Bamboo-like Carbon Nanotubes Assisted Assembly of Magnetic-Dielectric Aerogels to Enhance Microwave Attenuation

Carbon aerogels have revolutionized the design of advanced electromagnetic wave absorbers by offering low density, multi-functionality, and versatility. However, traditional carbon aerogels face limitation due to their high electrical conductivity and reliance on single loss mechanism, which hinders their widespread applications. To overcome these challenges, a series of multilayered hierarchical CoNi/bamboo-like carbon nanotubes (BCNTs)/carbon nanofiber (CNFs) aerogels are prepared using directional freeze-drying, hydrothermal methods, and catalytic chemical vapor deposition. The effects of layer spacing and thermal growth on the microwave absorption properties of the hybrids are investigated by varying the content of aramid nanofibers and growth temperature.
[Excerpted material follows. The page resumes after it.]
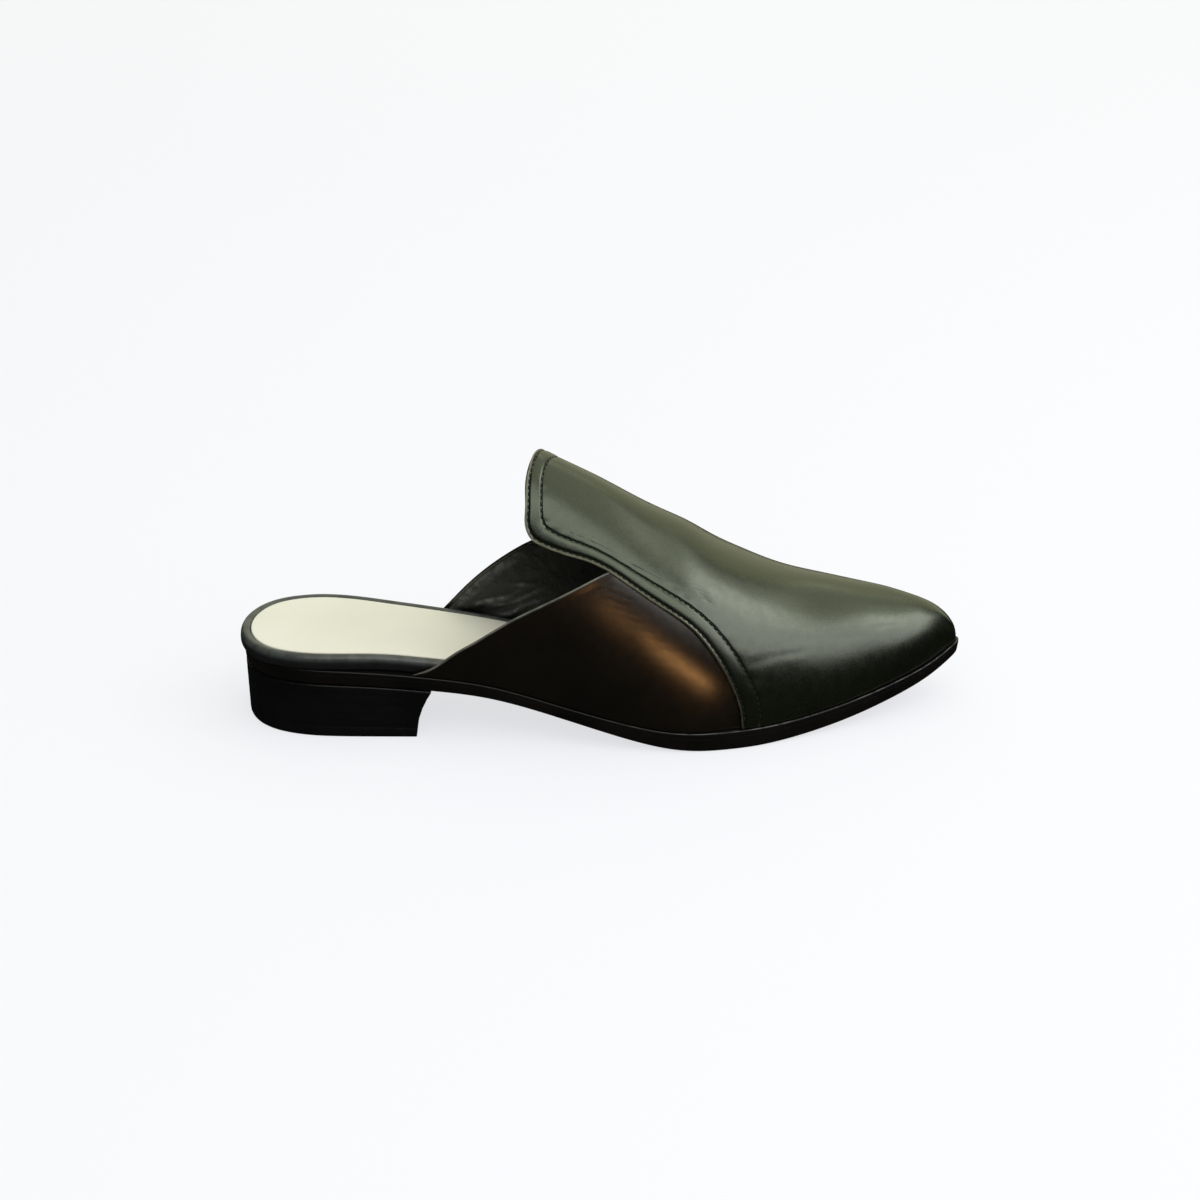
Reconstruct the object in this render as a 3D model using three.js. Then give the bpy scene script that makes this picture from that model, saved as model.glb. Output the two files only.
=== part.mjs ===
// Leather mule, right shoe: a pointed toe, a raised tongue, an open back and a low block heel.
// Millimetres, +X toward the toe, -Y the outer (lateral) side, +Z up.
// Every piece is worked out from one last: its sole outline, its rise, its instep line and its girth.
import * as THREE from 'three';

// Driving dimensions

const LENGTH = 260.4;            // from the back of the rim to the tip of the toe
const BALL_WIDTH = 84;           // reference for every width of the sole
const HEEL_RISE = 20.5;          // underside of the sole above the floor, at the heel
const TOE_SPRING = 15.5;         // underside of the sole above the floor, at the tip
const INSTEP_HEIGHT = 80;        // reference for the instep line above the feather
const SOLE_THICKNESS = 5.5;      // outsole, where its share is 1
const UPPER_WALL = 1.5;          // quarters and lining together
const VAMP_WALL = 1.2;           // leather of the vamp and tongue
const CLEARANCE = 0.3;           // between pieces that lie against each other
const LINING_CLEARANCE = 0.7;    // between the insole and the lining round it
const TOE_SHELF = 1;             // sole edge standing out past the vamp
const QUARTER_SHELF = 0.8;       // sole edge standing out past the quarters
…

The synergistic effect of dielectric and magnetic loss optimizes the electromagnetic parameters and impedance matching of the samples, which obtains an optimal minimum reflection loss of −80.30 dB at only 2.07 mm. Furthermore, the composite aerogel demonstrates an ultra-wide effective absorption bandwidth of 6.60 GHz at 2.28 mm. The practical application capabilities of the samples are evaluated through theoretical analysis. Besides, the as-prepared aerogels exhibit excellent thermal insulation properties and the ability to adsorb light oils. This study presents an attractive strategy for fabricating CoNi/BCNTs-modified carbon aerogel absorbers, which hold great promise for applications in electromagnetic protection and thermal management devices.